Yes, You Can Measure Creative Workflow Output

written by

published

Man Using Phone And Woman Using A Tablet

Monitoring metrics like the estimated deadline in comparison with the actual one determines the pace at which your project moves and should move and the creative bottlenecks that should be solved, which ultimately helps in slashing down the time for future projects. This makes measuring the creative output with key performance indicators a significant part of your creative project.

When the actual budget is less than or in alignment with the estimated one, the value of creative output by your organization is also made clear. This enhances the ROI and helps secure future opportunities and profit while also gaining customer loyalty. This can only be done by enhancing your workflow process and continuously measuring creative workflow output.

But can you really measure the creative workflow output?

The answer is a definite yes. Let’s take a look at how you can do it.

Why Do You Need to Measure Creative Workflow Output?

An effective creative workflow includes these primary phases: Conception of the project, definition, execution, review and approval, and the final project distribution. Several processes are implemented for these particular phases based on the type of content you produce, which differs from company to company. 

Standardizing work intake is important to effectively measure your output. Here’s how having a standard work intake process and a measure of creative output help the entire process to flow smoothly:

Clarity Enhanced and Improved Efficiency

If your team members have a better understanding of how project proposals are brought forward, their participation will be higher and more effective. A standardized work intake enhances clarity, which in turn increases efficiency that helps speed up the process of creating and approving proposals.

Higher Quality

Standardizing work intake helps to clarify the exact information that is required in the proposal and also the clear reason behind it. This leads to higher quality work while also decreasing the approval time. 

Unsurpassable Consistency 

A standard work intake process includes a single source implemented by employees to forego chaos and confusion that follows if you use numerous tools and software for a specific purpose, breaking the chain of consistency. The utilization of common tools and templates will help maintain consistency in proposals.  

How to Measure Your Creative Workflow Output

Prioritization of projects and tasks is important in a creative workflow to determine whether something is a value-add. Let’s take a look at the basis on which the workflow output should be measured for maximum efficiency:

Identify Urgency

Urgency is the stipulated timeline within which clients want their deliverables. It is the timeline within which the tasks have to be completed for the next process to begin quickly and efficiently while also retaining the quality. Identifying urgency is important to work on the immediate important projects. 

The scales used to measure and define urgency are critical, major, medium, and minor, critical being the most urgent.

Calculate Priority

Priority is a term that is dependent upon the impact and urgency of a project. Anything with a high impact and high urgency gets a higher priority whereas a low impact and low urgency gets a lower priority. You can measure the impact based on the following aspects: 

  • Business impact
  • Customer experience impact
  • Brand awareness impact
  • New market impact
  • Deadline

A high business impact, customer experience impact, brand awareness impact, and new market impact have the highest priority with deadlines being rigid and urgent. 
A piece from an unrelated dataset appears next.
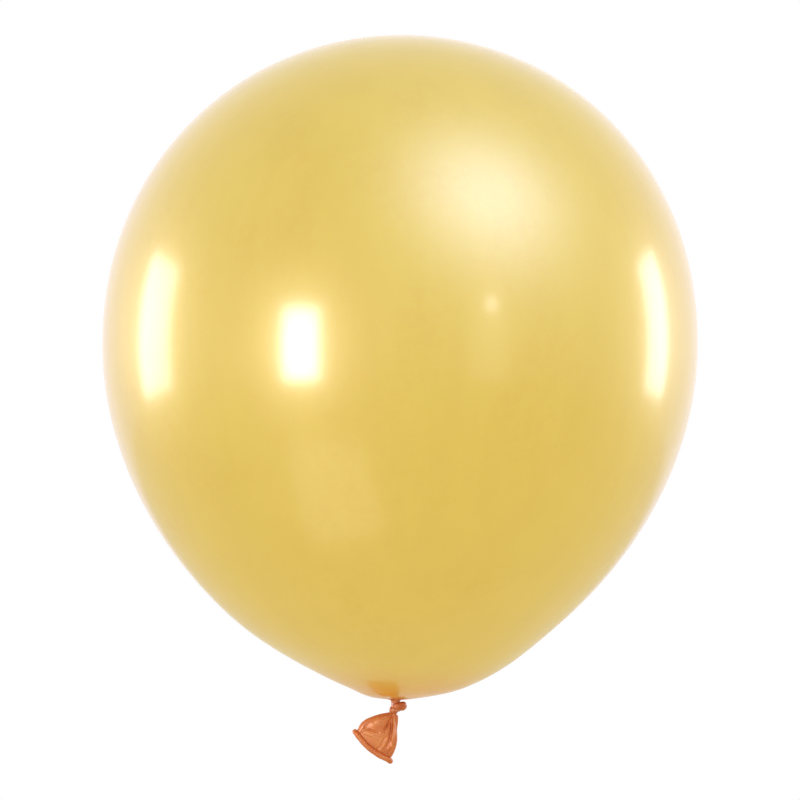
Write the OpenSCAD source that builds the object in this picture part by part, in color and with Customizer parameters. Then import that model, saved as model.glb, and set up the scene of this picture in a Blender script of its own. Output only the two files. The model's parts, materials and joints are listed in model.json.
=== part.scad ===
// Round latex party balloon, blown up and tied with an overhand knot.
// Millimetres. The origin is the middle of the tied waist, +Z runs up through the crown,
// and the tail hangs down to the left (-X) with its mouth in the XZ plane.

/* [Envelope] */
// Greatest diameter of the blown-up skin
envelope_d = 280; // [200:1:330]
// Height of the crown above the widest level
crown_rise = 146; // [120:1:170]
// Depth of the base below the widest level
base_drop = 168; // [140:1:200]
// Wall of the skin, a stand-in for film of about 0.01 mm
skin_wall = 0.4; // [0.3:0.05:0.6]
// Flat steps along each curve of the outline
outline_steps = 40; // [24:1:60]

/* [Throat] */
// Outer radius of the gathered ring of thicker film
throat_r = 26; // [20:1:34]
// Radius where the throat passes into the pucker
pucker_r = 9; // [7:0.5:11]
// Thickness of the gathered film at the pucker
gather_wall = 1.2; // [0.8:0.1:1.6]

/* [Neck and knot] */
// Radius of the tied waist
waist_r = 1.7; // [1.2:0.1:2]
// Radius of the soft ball on which the neck leans
lean_ball_r = 2.4; // [2.1:0.1:2.6]
// Height of the middle of that ball
lean_z = 1.5; // [1:0.1:2]
// Length of the knot along the neck
knot_len = 4.4; // [4:0.1:5]
// Radius of the standing part of the knot
core_r = 2.4; // [2.2:0.1:3]
// Radius of the turn wrapped round the knot, at the middle of its film
turn_r = 3.1; // [2.8:0.1:3.2]
// Radius of the bunched film in that turn
turn_film_r = 1.4; // [1.2:0.1:1.4]

/* [Tail] */
// Angle of the tail from straight down
tail_lean = 33; // [20:1:45]
// Length of the skirt from its bend to the rolled lip
skirt_len = 17.7; // [14:0.1:22]
// Flat width of the mouth, over the lip
mouth_w = 24; // [20:0.5:28]
// Depth of the flattened mouth, over the lip
mouth_d = 6; // [5:0.5:9]
// Film thickness of the slack skirt
skirt_wall = 0.6; // [0.4:0.1:0.8]
// Diameter of the rolled bead round the mouth
lip_d = 2.2; // [1.6:0.1:2.6]
// Skew of the mouth from square to the tail
mouth_skew = 6; // [0:1:10]
// Height of the folds in the skirt
fold_h = 0.9; // [0:0.1:1.2]

/* [Hidden] */

pearl_gold = [0.89, 0.78, 0.42];
deep_gold = [0.88, 0.64, 0.25];
amber = [0.80, 0.45, 0.22];

envelope_r = envelope_d / 2;
// The waist lies this far above the point where the outline would close
waist_rise = 1;
equator_z = base_drop + waist_rise;

// The outline is a superellipse above the widest level and a fuller, blunter one below it
crown_power = 2.1;
crown_root = 0.5;
base_power = 1.95;
base_root = 0.65;

// Clearances between the parts that turn on each other
gap = 0.15;
socket_gap = 0.2;
pucker_dome_wall = 0.9;

knot_top_z = -1;
bend_ball_r = 1.6;
// The pivot of the tail's bend, on the axis of the knot core
bend_x = -0.8;
bend_z = knot_top_z - knot_len;
core_base_rise = 1;
// The turn bulges to the right of the knot, where it also rides higher
turn_x = 0.9;
turn_z = -2;
turn_tilt = -9;

lip_r = lip_d / 2;
ring_sides = 48;
bead_sides = 12;
skirt_steps = 14;

round_fn = 64;

// Point of the outline at an angle t, 0 at the crown and 90 at the widest level
function crown_point(t) =
    let (up = cos(t))
    [envelope_r * pow(1 - pow(up, crown_power), crown_root), equator_z + crown_rise * up];

// Height of the base's outer face at radius r
function base_z(r) =
    equator_z - base_drop * pow(1 - pow(r / envelope_r, 1 / base_root), 1 / base_power);

// Point of the base at an angle t, with steps that crowd where the outline turns upright
function base_point(t, r_low) =
    let (r = r_low + (envelope_r - r_low) * sin(t))
    [r, base_z(r)];

function crown_curve() =
    [for (i = [0 : outline_steps]) crown_point(90 * i / outline_steps)];

function base_curve(r_low) =
    [for (i = [outline_steps - 1 : -1 : 0]) base_point(90 * i / outline_steps, r_low)];

function outer_curve() = concat(crown_curve(), base_curve(throat_r));

// The same curve drawn in by the wall, square to itself
function edge_normal(before, after) =
    let (d = after - before)
    [d[1], -d[0]] / norm(d);

function inner_curve(c, wall) =
    let (last = len(c) - 1)
    [for (i = [0 : last])
        i == 0 ? [0, c[0][1] - wall] :
        c[i] + wall * edge_normal(c[max(i - 1, 0)], c[min(i + 1, last)])];

function reversed(c) = [for (i = [len(c) - 1 : -1 : 0]) c[i]];

module envelope() {
    outer = outer_curve();
    color(pearl_gold)
    rotate_extrude($fn = round_fn)
    polygon(concat(outer, reversed(inner_curve(outer, skin_wall))));
}

// Ring of gathered film, thickening from the skin's wall to the gathered wall
throat_steps = 8;

function throat_r_at(i) =
    let (r_in = pucker_r + gap, r_out = throat_r - skin_wall / 2)
    r_in + (r_out - r_in) * i / throat_steps;

function throat_wall(i) = gather_wall + (skin_wall - gather_wall) * i / throat_steps;

module throat() {
    color(deep_gold)
    rotate_extrude($fn = round_fn)
    polygon(concat(
        [for (i = [0 : throat_steps]) [throat_r_at(i), base_z(throat_r_at(i))]],
        [for (i = [throat_steps : -1 : 0])
            [throat_r_at(i), base_z(throat_r_at(i)) + throat_wall(i)]]));
}

// Puckered middle of the base: a dished disc with a domed seat for the ball of the neck
pucker_steps = 6;
seat_r = lean_ball_r + socket_gap;

module pucker() {
    inner_r = seat_r * 0.8;
    color(deep_gold)
    difference() {
        union() {
            rotate_extrude($fn = round_fn)
            polygon(concat(
                [for (i = [0 : pucker_steps])
                    let (r = inner_r + (pucker_r - inner_r) * i / pucker_steps)
                    [r, base_z(r)]],
                [[pucker_r, base_z(pucker_r) + gather_wall],
                 [inner_r, base_z(inner_r) + gather_wall]]));
            intersection() {
                translate([0, 0, lean_z])
                sphere(r = seat_r + pucker_dome_wall, $fn = round_fn);
                translate([0, 0, base_z(seat_r)])
                cylinder(r = pucker_r, h = pucker_r, $fn = round_fn);
            }
        }
        translate([0, 0, lean_z])
        sphere(r = seat_r, $fn = round_fn);
    }
}

module neck_stem() {
    color(amber)
    union() {
        translate([0, 0, lean_z])
        sphere(r = lean_ball_r, $fn = round_fn);
        translate([0, 0, knot_top_z])
        cylinder(r = waist_r, h = lean_z - knot_top_z, $fn = round_fn);
    }
}

module turn_shape() {
    translate([turn_x, 0, turn_z])
    rotate([0, turn_tilt, 0])
    rotate_extrude($fn = round_fn)
    translate([turn_r, 0])
    circle(r = turn_film_r, $fn = round_fn);
}

// Sets its children in the tail's frame: the bend at the origin and the mouth towards -Z
module in_tail_frame() {
    translate([bend_x, 0, bend_z])
    rotate([0, tail_lean, 0])
    children();
}

module knot_core() {
    core_top_r = waist_r + 0.2;
    core_reach = 4 * knot_len;
    color(amber)
    difference() {
        union() {
            intersection() {
                translate([bend_x / 2, 0, (knot_top_z + bend_z) / 2])
                sphere(r = core_r, $fn = round_fn);
                translate([-core_reach / 2, -core_reach / 2, knot_top_z - core_reach])
                cube(core_reach);
            }
            translate([0, 0, knot_top_z - core_r / 2])
            cylinder(r = core_top_r, h = core_r / 2, $fn = round_fn);
        }
        turn_shape();
        in_tail_frame()
        union() {
            sphere(r = bend_ball_r + socket_gap, $fn = round_fn);
            translate([0, 0, core_base_rise - core_reach])
            cylinder(r = core_reach, h = core_reach, $fn = round_fn);
        }
    }
}

module knot_turn() {
    color(amber)
    turn_shape();
}

// The skirt's film starts this far below the middle of the bend
skirt_top = 1;
skirt_top_r = 1.3;
mouth_half_w = mouth_w / 2 - lip_r;
mouth_half_d = mouth_d / 2 - lip_r;

function bell(s) = sin(90 * pow(max(s - skirt_top, 0) / (skirt_len - skirt_top), 0.8));

// Half width and half depth at a distance s below the bend
function skirt_half_w(s) = skirt_top_r + (mouth_half_w - skirt_top_r) * bell(s);

function skirt_half_d(s) = skirt_top_r + (mouth_half_d - skirt_top_r) * bell(s);

// The flattened film is corrugated between the bend and the mouth
fold_turns = 420;
fold_phase = 40;

function fold_y(u, s) =
    fold_h * sin(180 * (s - skirt_top) / (skirt_len - skirt_top)) * sin(fold_turns * u + fold_phase);

function skirt_point(a, s, inset) =
    [(skirt_half_w(s) - inset) * cos(a),
     (skirt_half_d(s) - inset) * sin(a) + fold_y(cos(a) / 2, s),
     -s - skirt_half_w(s) * cos(a) * tan(mouth_skew) * s / skirt_len];

function skirt_ring(s, inset) =
    [for (k = [0 : ring_sides - 1]) skirt_point(360 * k / ring_sides, s, inset)];

// Quads, as triangles, between rings a and b of one grid of points
function band(a, b, sides) =
    [for (k = [0 : sides - 1])
        let (n = (k + 1) % sides)
        each [[a + k, a + n, b + n], [a + k, b + n, b + k]]];

function fan(centre, ring, sides, turned) =
    [for (k = [0 : sides - 1])
        let (n = (k + 1) % sides)
        turned ? [centre, ring + n, ring + k] : [centre, ring + k, ring + n]];

module skirt_film() {
    inner_top = skirt_top + skirt_wall;
    step = (skirt_len - skirt_top) / skirt_steps;
    inner_step = (skirt_len - inner_top) / skirt_steps;
    rings = skirt_steps + 1;
    outer = [for (i = [0 : skirt_steps]) each skirt_ring(skirt_top + step * i, 0)];
    inner = [for (i = [0 : skirt_steps]) each skirt_ring(inner_top + inner_step * i, skirt_wall)];
    tips = [[0, fold_y(0, skirt_top), -skirt_top], [0, fold_y(0, inner_top), -inner_top]];
    inside = rings * ring_sides;
    tip = 2 * inside;
    mouth = skirt_steps * ring_sides;
    polyhedron(
        points = concat(outer, inner, tips),
        faces = concat(
            [for (i = [0 : skirt_steps - 1])
                each band(i * ring_sides, (i + 1) * ring_sides, ring_sides)],
            [for (i = [0 : skirt_steps - 1])
                each band(inside + (i + 1) * ring_sides, inside + i * ring_sides, ring_sides)],
            band(mouth, inside + mouth, ring_sides),
            fan(tip, 0, ring_sides, true),
            fan(tip + 1, inside, ring_sides, false)));
}

module lip_bead() {
    centre = skirt_ring(skirt_len, 0);
    points = [for (k = [0 : ring_sides - 1])
        let (a = 360 * k / ring_sides, out = [cos(a), sin(a), 0])
        for (j = [0 : bead_sides - 1])
            let (b = 360 * j / bead_sides)
            centre[k] + lip_r * (cos(b) * out + [0, 0, sin(b)])];
    count = ring_sides * bead_sides;
    polyhedron(
        points = points,
        faces = [for (k = [0 : ring_sides - 1], j = [0 : bead_sides - 1])
            let (
                here = k * bead_sides,
                next = ((k + 1) % ring_sides) * bead_sides,
                j2 = (j + 1) % bead_sides)
            each [[here + j, here + j2, next + j2], [here + j, next + j2, next + j]]]);
}

module tail_skirt() {
    color(amber)
    in_tail_frame()
    difference() {
        union() {
            sphere(r = bend_ball_r, $fn = round_fn);
            skirt_film();
        }
        lip_bead();
    }
}

module rolled_lip() {
    color(amber)
    in_tail_frame()
    lip_bead();
}

envelope();
throat();
pucker();
neck_stem();
knot_core();
knot_turn();
tail_skirt();
rolled_lip();
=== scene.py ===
"""Round pearl-gold latex balloon, tied with an overhand knot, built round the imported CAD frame.

Metres, in the CAD frame: the origin is the tied waist, +Z runs up through the crown, and the camera looks
along +Y.
"""

import json
import math

import bpy
import numpy as np
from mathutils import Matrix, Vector


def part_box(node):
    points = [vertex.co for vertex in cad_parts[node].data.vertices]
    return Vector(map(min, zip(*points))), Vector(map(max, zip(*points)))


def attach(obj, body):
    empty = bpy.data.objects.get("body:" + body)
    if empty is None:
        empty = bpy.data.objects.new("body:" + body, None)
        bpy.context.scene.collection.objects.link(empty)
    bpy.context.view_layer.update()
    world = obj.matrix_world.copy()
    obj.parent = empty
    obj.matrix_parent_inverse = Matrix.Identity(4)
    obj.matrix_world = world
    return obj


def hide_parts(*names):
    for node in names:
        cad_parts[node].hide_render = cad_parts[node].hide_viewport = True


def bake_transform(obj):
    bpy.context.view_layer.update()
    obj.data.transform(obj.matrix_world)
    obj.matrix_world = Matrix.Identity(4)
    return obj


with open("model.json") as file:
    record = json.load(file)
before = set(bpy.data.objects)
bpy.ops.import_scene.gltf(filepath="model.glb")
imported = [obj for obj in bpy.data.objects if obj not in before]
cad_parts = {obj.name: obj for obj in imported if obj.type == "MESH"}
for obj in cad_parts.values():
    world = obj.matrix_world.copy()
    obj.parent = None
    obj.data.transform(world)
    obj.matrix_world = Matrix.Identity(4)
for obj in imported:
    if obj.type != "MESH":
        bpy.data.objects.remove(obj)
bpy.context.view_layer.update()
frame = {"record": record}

MM = 0.001


# ---------------------------------------------------------------- camera, light and floor

CAMERA_DISTANCE = 3.0
CAMERA_SIDE = 0.0003
CAMERA_HEIGHT = 0.1434
CAMERA_ROLL = -0.75
FRAME_WIDTH = 0.3765
SENSOR = 36.0
NEAR_CLIP, FAR_CLIP = 0.05, 30.0

LIT_HEIGHT = 0.16
FAR, NEAR = 3.0, 0.55
# Softboxes: name, degrees to the camera's right and up, degrees it fills across and up, brightness, distance
SOFTBOXES = [
    ("box_front_left", -37.5, -2.5, 14, 25, 30.0, FAR),
    ("box_side_left", -107.5, 3, 20, 27, 9.0, FAR),
    ("box_side_right", 115.5, 4, 14.5, 25, 8.0, FAR),
    ("box_front_right", 34.5, 12, 3, 3, 26.0, FAR),
    ("box_front_right_low", 34, -1, 15, 22, 1.2, FAR),
    ("box_low_left", -29, -47, 26, 36, 1.0, NEAR),
]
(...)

A low business impact (less than targeted potential), customer experience impact (low value), brand awareness impact (rebrands), and new market impact (minimal) weigh the lowest and have a deadline that is made flexible.  

Assign Schedule 

For the workflow process to operate within the stipulated time and various tasks to be completed in the process, it calls for a fixed schedule. Adhering to this schedule can help deliver the project on time or even faster. With the help of assigning and monitoring the schedule, you can also determine creative processes that take longer to finish and why while working on the same. 

Communicate Schedule 

Once you have determined the schedule, communicating it to the team members who are responsible for delivering the work, is a necessity. Clear communication and cooperation make the process much more efficient leading to a high-quality output that has been envisioned by your team.  

How to Increase Your Creative Workflow Output to Get Better Results

There are certain steps that you should follow from the get-go to have a clear idea of the output at the end:

  • Clarification of project scope for a clear-cut vision about the client’s product statement and perception. Having a systematic approach often saves the team from missing out on important details.
  • Use a creative brief template to monitor each phase of growth and provide a better framework that eases the communication process.
  • Assign roles and responsibilities according to every team member’s skillset, thus facilitating healthy team management.
  • Chalk out your creative workflow for a better understanding of the end product. A blueprint streamlines the process making it a smoother ground for communication within the team and with the client as well.
  • Keeping track of creative workflow output right from updating metrics to reviewing creatives will ensure a step-by-step review and documentation of the entire creative workflow.

Measuring creative workflow output is a necessity in the digitally expanding world wherein the creative processes are getting much more refined and streamlined in accordance with the requirements. Consistency is key and in order to deliver consistently good work output, it is important to periodically assess, compare and work on areas to see how far you have and can go.